Over 30 years as a visual journalist Jason Oxenham has told the stories of thousands of Kiwis. He now finds himself on the other side of the lens.

“The failure of this Government to provide access to modern medicines for these patients is wrecking lives and families, as Kiwis with blood cancer are left to deteriorate or die whilst waiting for treatments that are readily available in similar and often poorer nations,” the letter read.

“There is a lot to be said for Governmental economic thriftiness — except when underinvestment fails to deliver the desired outcome and costs human lives. Although medicines comprise a relatively small percentage of total health expenditure, excessively tight constraints on their provision in New Zealand has become a chokepoint that is seriously undermining patient outcomes, particularly those of blood cancer patients.”

Last year, the Government was pressured to fulfil its commitment to fund 13 cancer drugs promised by National on the election campaign.

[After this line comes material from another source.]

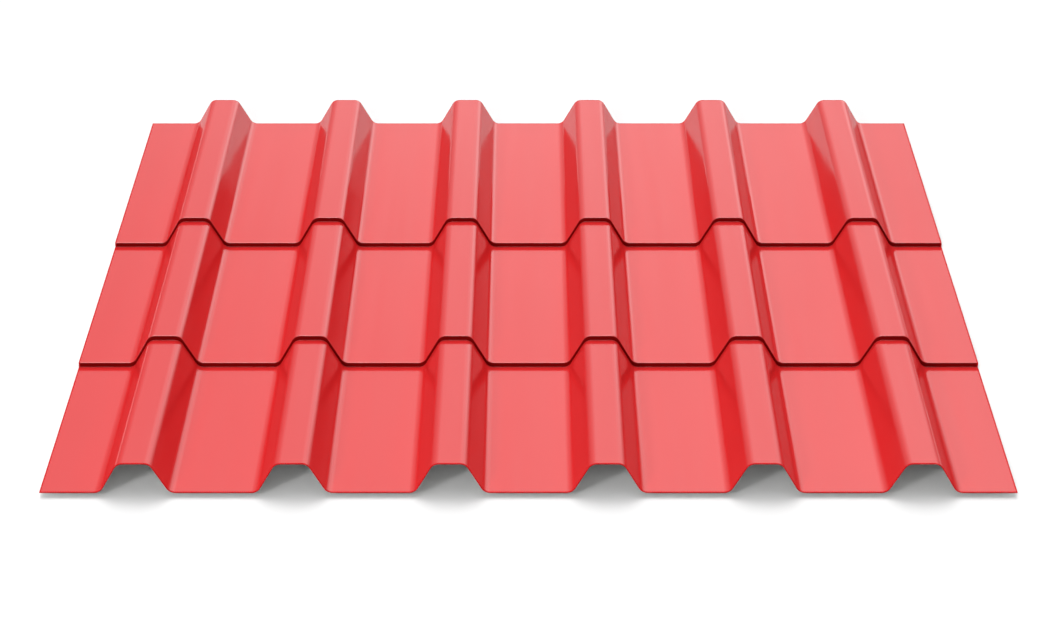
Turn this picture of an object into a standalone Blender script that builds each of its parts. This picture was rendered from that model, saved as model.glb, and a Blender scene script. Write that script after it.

It chose not to do so in Budget 2024, but after public pressure borrowed $600m from this year’s Budget to do so.

The cost of the policy was inflated from National’s election promise due to having to fund all drugs which were ranked above the 13 on Pharmac’s waitlist.

No blood cancer medicines were among the 13 promised as the Cancer Control agency was yet to produce a report outlining what New Zealand was lacking at the time National made the promise.

However Shane Reti, who was at the time National’s health spokesman at the time, did specifically say the party had not forgotten blood cancers.

“So again we are sending out a signal to people with Myeloma and the people with Leukemia, we understand, we haven’t forgotten you. We just need that piece of work to be done by the Cancer Control Agency,” he said.

Patient Advocate Malcolm Mulholland says that was interpreted blood cancer patients as a promise of equivalent treatment.

Health Minister Simeon Brown.
Health Minister Simeon Brown.

“The former minister of health, Shane Reti, said blood cancers, we have not forgotten you. So, people with blood cancer interpreted that as a promise and that’s a promise this Government have to deliver on.”

The Cancer Control Agency released the report last October, which found 12 blood cancer treatments funded in Australia but not here would have significant clinical benefit to New Zealanders.

When Stuff asked Health Minister Simeon Brown whether he would commit to funding blood cancer medicines, he referred back to the $600m announced last year.

“What we’ve committed to is what we provided in last year’s Budget which was $600m more over four years.”

But with Thursday’s release of a consultation on asthma inhalers, marking the final announcement related to the Government’s funding boost, and only about 180 of the 21,000 blood cancer patients having benefitted from drugs funded out of that pool, Tiedemann says that response amounts to a broken promise.

He met with Brown a couple of weeks ago to again impress the importance of funding. “I think he made a show of listening. I think he took notes but he made no commitments to change anything,” he told Stuff.

Mulholland is warning the Government it will have to look patients in the eye as it delivers its Budget on May 22.

“As we’ve done year on year, we will be coming in the gallery and listening to the budget being read and I will have blood cancer patients with me, blood cancer patients who will be seeing whether they live, whether they die or whether or not they have to sell their house or shift to Australia.”

Tiedemann had a simple message: “Wake up, prime minister. New Zealanders are dying and suffering.”